» **Set problem**: Reproduce each line of the material precisely.

» **Recorded data**:

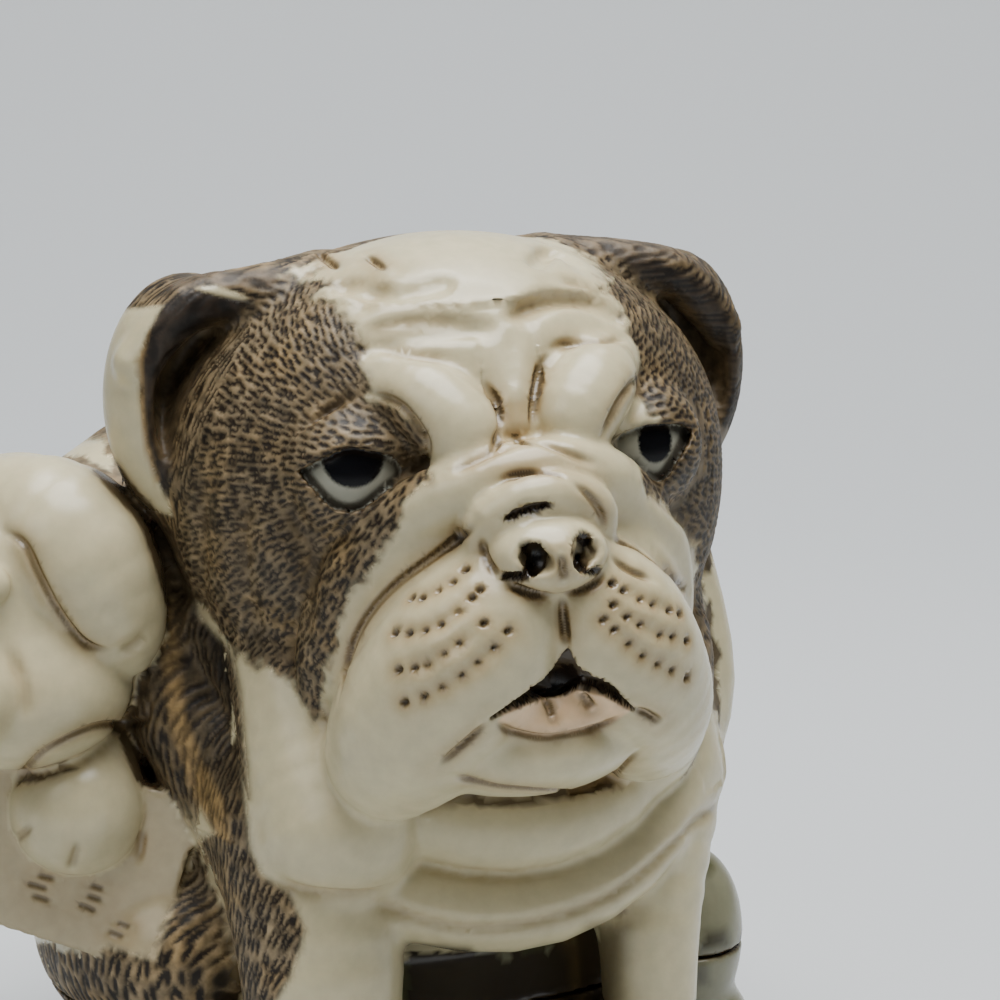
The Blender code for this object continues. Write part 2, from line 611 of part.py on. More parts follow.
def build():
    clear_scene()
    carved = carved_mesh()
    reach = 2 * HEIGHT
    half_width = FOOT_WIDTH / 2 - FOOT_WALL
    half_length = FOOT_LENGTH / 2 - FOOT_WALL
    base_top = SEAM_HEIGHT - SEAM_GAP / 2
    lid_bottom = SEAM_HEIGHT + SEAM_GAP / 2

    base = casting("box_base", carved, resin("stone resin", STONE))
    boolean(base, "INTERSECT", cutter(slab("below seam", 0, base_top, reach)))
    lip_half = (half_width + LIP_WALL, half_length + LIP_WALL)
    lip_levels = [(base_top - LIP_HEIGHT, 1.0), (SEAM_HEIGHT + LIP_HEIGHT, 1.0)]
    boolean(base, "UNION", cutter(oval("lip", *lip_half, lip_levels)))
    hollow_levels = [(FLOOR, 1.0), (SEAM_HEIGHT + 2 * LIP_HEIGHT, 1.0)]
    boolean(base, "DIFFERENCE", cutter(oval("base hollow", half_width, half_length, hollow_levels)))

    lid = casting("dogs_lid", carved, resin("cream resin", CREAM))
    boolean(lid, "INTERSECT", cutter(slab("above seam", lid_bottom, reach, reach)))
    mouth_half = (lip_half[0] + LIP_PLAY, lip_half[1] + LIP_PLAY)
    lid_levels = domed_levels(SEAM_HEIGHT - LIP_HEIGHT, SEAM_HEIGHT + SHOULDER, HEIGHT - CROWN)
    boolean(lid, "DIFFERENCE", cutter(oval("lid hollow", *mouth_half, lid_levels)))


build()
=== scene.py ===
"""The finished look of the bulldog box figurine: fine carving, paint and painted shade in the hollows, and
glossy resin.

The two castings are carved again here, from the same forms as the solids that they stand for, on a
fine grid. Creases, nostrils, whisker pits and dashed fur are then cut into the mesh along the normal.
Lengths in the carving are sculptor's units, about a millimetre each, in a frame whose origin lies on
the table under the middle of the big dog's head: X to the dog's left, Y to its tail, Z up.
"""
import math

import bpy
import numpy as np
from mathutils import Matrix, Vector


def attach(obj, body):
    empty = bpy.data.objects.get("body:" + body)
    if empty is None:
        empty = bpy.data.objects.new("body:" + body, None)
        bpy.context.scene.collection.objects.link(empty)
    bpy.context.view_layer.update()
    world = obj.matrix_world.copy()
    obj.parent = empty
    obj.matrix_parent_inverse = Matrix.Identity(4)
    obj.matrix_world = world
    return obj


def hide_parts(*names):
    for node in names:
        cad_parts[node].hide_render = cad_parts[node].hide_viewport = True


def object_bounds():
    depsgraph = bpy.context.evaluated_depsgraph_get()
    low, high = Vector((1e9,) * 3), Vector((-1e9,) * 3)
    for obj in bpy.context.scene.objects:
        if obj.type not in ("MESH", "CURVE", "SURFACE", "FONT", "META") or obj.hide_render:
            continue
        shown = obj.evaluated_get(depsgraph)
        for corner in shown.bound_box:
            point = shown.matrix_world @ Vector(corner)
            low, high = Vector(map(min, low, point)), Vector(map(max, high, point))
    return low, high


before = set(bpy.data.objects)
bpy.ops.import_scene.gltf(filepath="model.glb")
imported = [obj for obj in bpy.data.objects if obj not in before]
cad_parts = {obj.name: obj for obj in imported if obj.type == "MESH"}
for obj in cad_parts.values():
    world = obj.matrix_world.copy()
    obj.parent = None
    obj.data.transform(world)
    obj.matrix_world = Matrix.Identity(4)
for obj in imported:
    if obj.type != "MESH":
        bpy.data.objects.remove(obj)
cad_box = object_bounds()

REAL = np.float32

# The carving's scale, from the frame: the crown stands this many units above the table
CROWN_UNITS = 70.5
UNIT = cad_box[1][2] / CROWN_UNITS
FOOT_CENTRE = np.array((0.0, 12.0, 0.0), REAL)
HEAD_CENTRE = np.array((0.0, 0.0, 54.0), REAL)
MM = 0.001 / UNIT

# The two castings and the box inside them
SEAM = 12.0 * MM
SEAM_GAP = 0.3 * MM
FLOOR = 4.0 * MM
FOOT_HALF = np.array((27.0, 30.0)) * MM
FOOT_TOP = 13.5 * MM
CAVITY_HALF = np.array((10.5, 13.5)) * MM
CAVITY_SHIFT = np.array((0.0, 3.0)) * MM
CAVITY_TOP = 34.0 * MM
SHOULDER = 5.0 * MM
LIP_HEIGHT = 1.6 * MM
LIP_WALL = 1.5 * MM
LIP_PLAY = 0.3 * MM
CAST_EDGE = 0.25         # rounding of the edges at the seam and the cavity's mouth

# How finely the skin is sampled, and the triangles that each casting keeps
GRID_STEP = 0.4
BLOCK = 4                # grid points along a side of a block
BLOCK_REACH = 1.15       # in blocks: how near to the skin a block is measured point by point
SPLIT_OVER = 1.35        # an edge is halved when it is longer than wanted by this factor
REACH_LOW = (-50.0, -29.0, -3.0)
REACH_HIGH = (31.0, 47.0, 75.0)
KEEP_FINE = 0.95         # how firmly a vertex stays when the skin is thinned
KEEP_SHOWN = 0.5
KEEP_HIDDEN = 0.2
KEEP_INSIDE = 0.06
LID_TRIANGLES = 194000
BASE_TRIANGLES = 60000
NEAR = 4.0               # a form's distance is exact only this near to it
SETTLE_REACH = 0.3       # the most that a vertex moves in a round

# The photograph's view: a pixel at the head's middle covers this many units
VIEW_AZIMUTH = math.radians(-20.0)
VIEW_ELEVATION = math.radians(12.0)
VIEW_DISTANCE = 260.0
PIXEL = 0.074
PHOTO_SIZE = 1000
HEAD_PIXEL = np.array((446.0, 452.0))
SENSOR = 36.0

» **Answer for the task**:
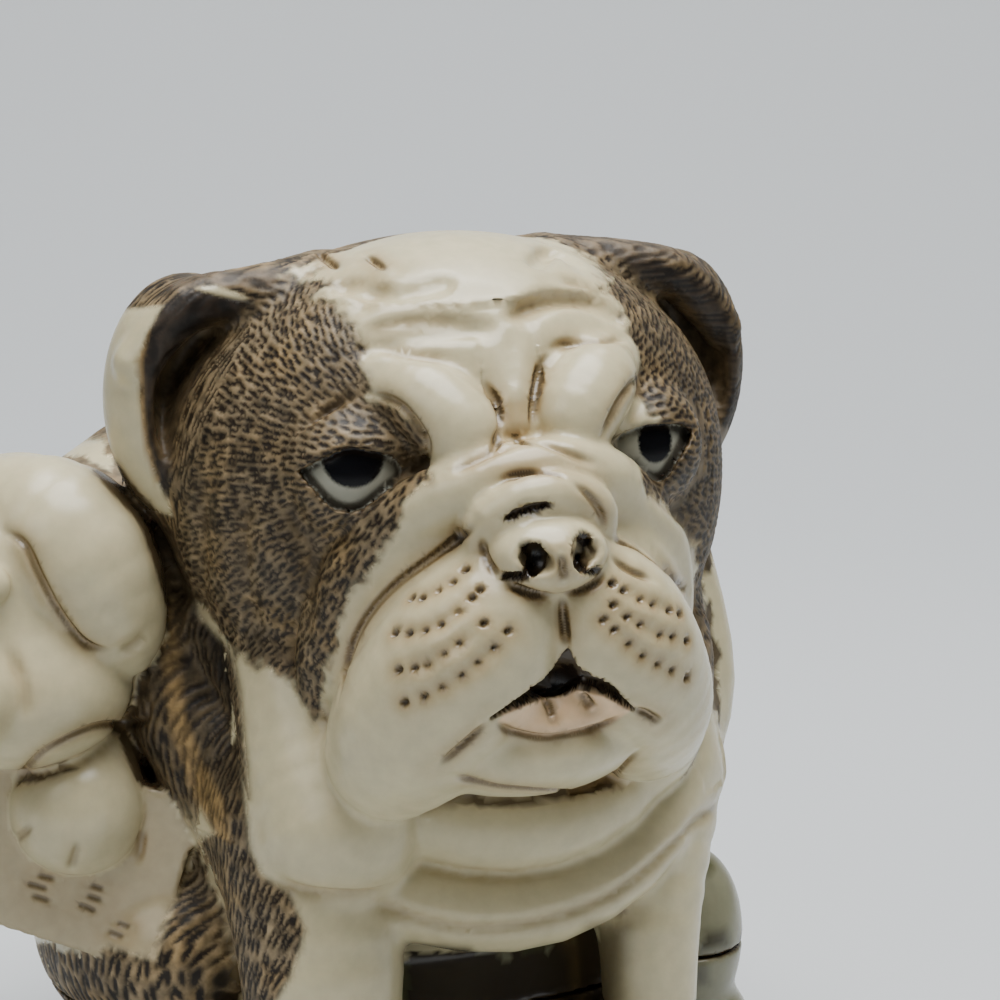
The Blender code for this object continues. Write part 2, from line 611 of part.py on. More parts follow.
def build():
    clear_scene()
    carved = carved_mesh()
    reach = 2 * HEIGHT
    half_width = FOOT_WIDTH / 2 - FOOT_WALL
    half_length = FOOT_LENGTH / 2 - FOOT_WALL
    base_top = SEAM_HEIGHT - SEAM_GAP / 2
    lid_bottom = SEAM_HEIGHT + SEAM_GAP / 2

    base = casting("box_base", carved, resin("stone resin", STONE))
    boolean(base, "INTERSECT", cutter(slab("below seam", 0, base_top, reach)))
    lip_half = (half_width + LIP_WALL, half_length + LIP_WALL)
    lip_levels = [(base_top - LIP_HEIGHT, 1.0), (SEAM_HEIGHT + LIP_HEIGHT, 1.0)]
    boolean(base, "UNION", cutter(oval("lip", *lip_half, lip_levels)))
    hollow_levels = [(FLOOR, 1.0), (SEAM_HEIGHT + 2 * LIP_HEIGHT, 1.0)]
    boolean(base, "DIFFERENCE", cutter(oval("base hollow", half_width, half_length, hollow_levels)))

    lid = casting("dogs_lid", carved, resin("cream resin", CREAM))
    boolean(lid, "INTERSECT", cutter(slab("above seam", lid_bottom, reach, reach)))
    mouth_half = (lip_half[0] + LIP_PLAY, lip_half[1] + LIP_PLAY)
    lid_levels = domed_levels(SEAM_HEIGHT - LIP_HEIGHT, SEAM_HEIGHT + SHOULDER, HEIGHT - CROWN)
    boolean(lid, "DIFFERENCE", cutter(oval("lid hollow", *mouth_half, lid_levels)))


build()
=== scene.py ===
"""The finished look of the bulldog box figurine: fine carving, paint and painted shade in the hollows, and
glossy resin.

The two castings are carved again here, from the same forms as the solids that they stand for, on a
fine grid. Creases, nostrils, whisker pits and dashed fur are then cut into the mesh along the normal.
Lengths in the carving are sculptor's units, about a millimetre each, in a frame whose origin lies on
the table under the middle of the big dog's head: X to the dog's left, Y to its tail, Z up.
"""
import math

import bpy
import numpy as np
from mathutils import Matrix, Vector


def attach(obj, body):
    empty = bpy.data.objects.get("body:" + body)
    if empty is None:
        empty = bpy.data.objects.new("body:" + body, None)
        bpy.context.scene.collection.objects.link(empty)
    bpy.context.view_layer.update()
    world = obj.matrix_world.copy()
    obj.parent = empty
    obj.matrix_parent_inverse = Matrix.Identity(4)
    obj.matrix_world = world
    return obj


def hide_parts(*names):
    for node in names:
        cad_parts[node].hide_render = cad_parts[node].hide_viewport = True


def object_bounds():
    depsgraph = bpy.context.evaluated_depsgraph_get()
    low, high = Vector((1e9,) * 3), Vector((-1e9,) * 3)
    for obj in bpy.context.scene.objects:
        if obj.type not in ("MESH", "CURVE", "SURFACE", "FONT", "META") or obj.hide_render:
            continue
        shown = obj.evaluated_get(depsgraph)
        for corner in shown.bound_box:
            point = shown.matrix_world @ Vector(corner)
            low, high = Vector(map(min, low, point)), Vector(map(max, high, point))
    return low, high


before = set(bpy.data.objects)
bpy.ops.import_scene.gltf(filepath="model.glb")
imported = [obj for obj in bpy.data.objects if obj not in before]
cad_parts = {obj.name: obj for obj in imported if obj.type == "MESH"}
for obj in cad_parts.values():
    world = obj.matrix_world.copy()
    obj.parent = None
    obj.data.transform(world)
    obj.matrix_world = Matrix.Identity(4)
for obj in imported:
    if obj.type != "MESH":
        bpy.data.objects.remove(obj)
cad_box = object_bounds()

REAL = np.float32

# The carving's scale, from the frame: the crown stands this many units above the table
CROWN_UNITS = 70.5
UNIT = cad_box[1][2] / CROWN_UNITS
FOOT_CENTRE = np.array((0.0, 12.0, 0.0), REAL)
HEAD_CENTRE = np.array((0.0, 0.0, 54.0), REAL)
MM = 0.001 / UNIT

# The two castings and the box inside them
SEAM = 12.0 * MM
SEAM_GAP = 0.3 * MM
FLOOR = 4.0 * MM
FOOT_HALF = np.array((27.0, 30.0)) * MM
FOOT_TOP = 13.5 * MM
CAVITY_HALF = np.array((10.5, 13.5)) * MM
CAVITY_SHIFT = np.array((0.0, 3.0)) * MM
CAVITY_TOP = 34.0 * MM
SHOULDER = 5.0 * MM
LIP_HEIGHT = 1.6 * MM
LIP_WALL = 1.5 * MM
LIP_PLAY = 0.3 * MM
CAST_EDGE = 0.25         # rounding of the edges at the seam and the cavity's mouth

# How finely the skin is sampled, and the triangles that each casting keeps
GRID_STEP = 0.4
BLOCK = 4                # grid points along a side of a block
BLOCK_REACH = 1.15       # in blocks: how near to the skin a block is measured point by point
SPLIT_OVER = 1.35        # an edge is halved when it is longer than wanted by this factor
REACH_LOW = (-50.0, -29.0, -3.0)
REACH_HIGH = (31.0, 47.0, 75.0)
KEEP_FINE = 0.95         # how firmly a vertex stays when the skin is thinned
KEEP_SHOWN = 0.5
KEEP_HIDDEN = 0.2
KEEP_INSIDE = 0.06
LID_TRIANGLES = 194000
BASE_TRIANGLES = 60000
NEAR = 4.0               # a form's distance is exact only this near to it
SETTLE_REACH = 0.3       # the most that a vertex moves in a round

# The photograph's view: a pixel at the head's middle covers this many units
VIEW_AZIMUTH = math.radians(-20.0)
VIEW_ELEVATION = math.radians(12.0)
VIEW_DISTANCE = 260.0
PIXEL = 0.074
PHOTO_SIZE = 1000
HEAD_PIXEL = np.array((446.0, 452.0))
SENSOR = 36.0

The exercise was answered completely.